About Schmidt is Alexander Payne, and his films are all essential for film buffs. You should see them all. This is the one that seems to have gotten the least amount of love over time, yet it’s probably my favorite of his. I love it so much. And Nicholson is just something else in this. So just see it because if you love movies, you’ll like this.
Chicago is also essential, because it’s a Best Picture winner. You should see them. That’s it. Plus it’s an awesome musical with great performances and great songs.
The Hours is also probably essential, because of the amount of great actors in it, and because it won Best Actress (even though arguably that performance should have been here…), and is just a film from the 2000s that feels like one everyone ought to see. So we’ll call that essential too.

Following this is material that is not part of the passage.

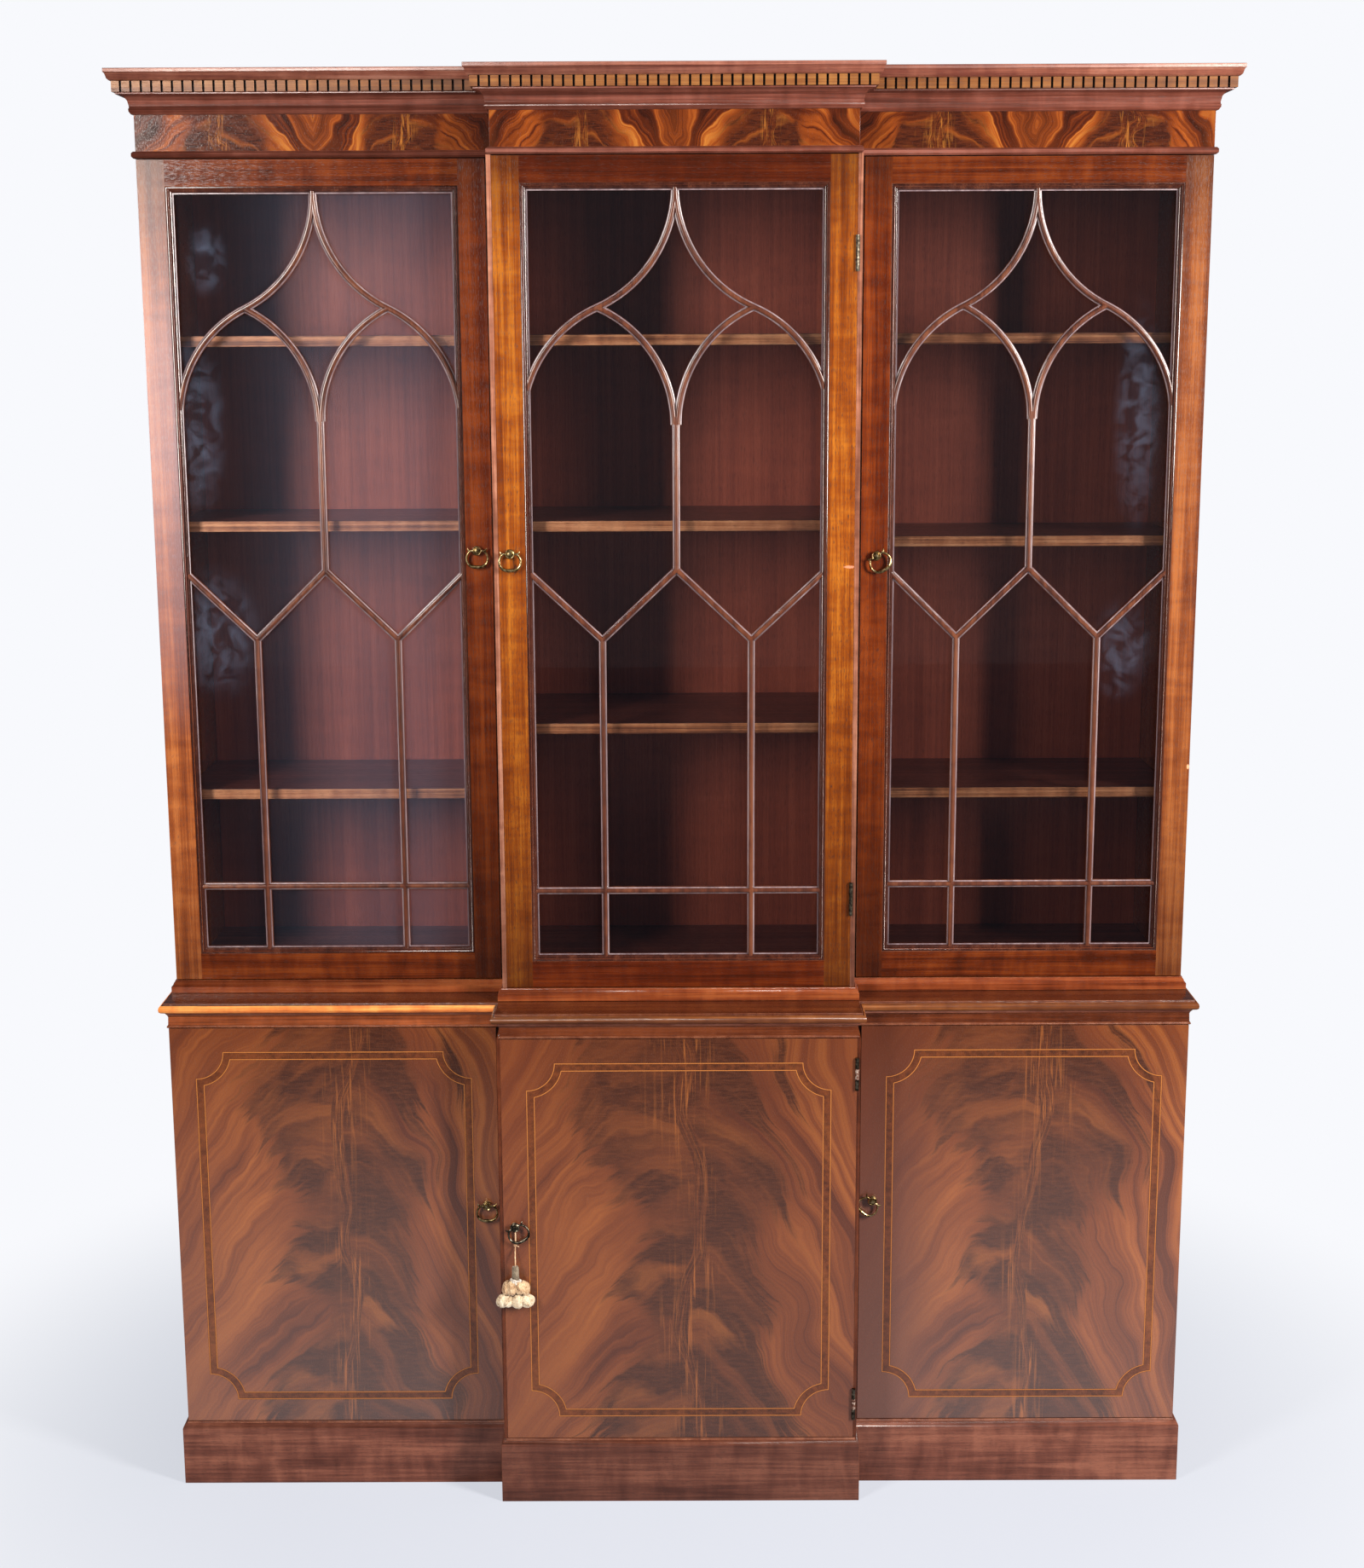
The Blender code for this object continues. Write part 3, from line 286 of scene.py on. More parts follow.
def mahoganyLook(wood):
    # Straight-grained mahogany, French polished: ribbons, soft cross mottle, fine lines and short dark pores
    wood = {**plainGrain, **wood}
    look, tree, place = newLook(wood["name"])
    along, seed = wood["along"], wood["seed"]
    ribbon = stretched(tree, place, along, wood["ribbonLong"], wood["ribbon"], seed, 3, 0.3)
    mottle = stretched(tree, place, along, wood["mottleLong"], wood["mottleWide"], seed + 5, 3, 0.3)
    lines = stretched(tree, place, along, wood["lineLong"], wood["line"], seed + 3, 4)
    figure = add(tree, "ShaderNodeMix", {0: wood["lines"], 2: ribbon, 3: lines})
    figure = add(tree, "ShaderNodeMix", {0: wood["mottle"], 2: figure, 3: mottle})
    colour = add(tree, "ShaderNodeValToRGB", {0: figure}, stops=list(zip(wood["spread"], wood["tones"])))
    ticks = stretched(tree, place, along, wood["poreLong"], wood["pore"], seed + 7, 2)
    pores = add(tree, "ShaderNodeValToRGB", {0: ticks}, stops=list(zip(wood["poreRange"], (0.0, 1.0))))
    shade = add(tree, "ShaderNodeMath", {0: pores, 1: wood["poreDepth"]}, operation="MULTIPLY")
    colour = add(tree, "ShaderNodeMix", {0: shade, 6: colour, 7: wood["poreTone"]}, out=2, data_type="RGBA")
    if wood["run"]:
        # Painted shade and painted glare in stretches, by the share of the way up the upper doors
        tall = add(tree, "ShaderNodeSeparateXYZ", {0: place}).node.outputs["Z"]
        tall = add(tree, "ShaderNodeMapRange", {0: tall, 1: wood["doors"][0], 2: wood["doors"][1]})
        for tone, stops in wood["run"]:
            share = add(tree, "ShaderNodeValToRGB", {0: tall}, stops=stops)
            colour = add(tree, "ShaderNodeMix", {0: share, 6: colour, 7: tone}, out=2, data_type="RGBA")
    if wood["marks"]:
        colour = marked(tree, colour, place, wood["marks"])
    return close(look, polished(tree, colour, pores, wood["rough"], wood["coat"], wood["bump"]))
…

The Last Word: I could see either Zeta-Jones or Moore being the two right choices in the category. Latifah was solid, but she wasn’t better than Jones, even though some might have liked her over her. And no way was Streep the choice over Moore. I’d argue (as I have at least twice now) that Kidman should have been here over Streep in this category. And then, Bates. Sure. She’s enjoyable, but do you take her? I guess some could. I wouldn’t be opposed to it. But I feel like she’s more of the performance you like but don’t vote for. As is the case with all the supporting actresses in Alexander Payne films (looking mostly at the June Squibb performance). So I think it’s either Zeta-Jones or Moore, and both were good choices. And all things considered, I think they made a good one, even though there was more than one good choice to be made.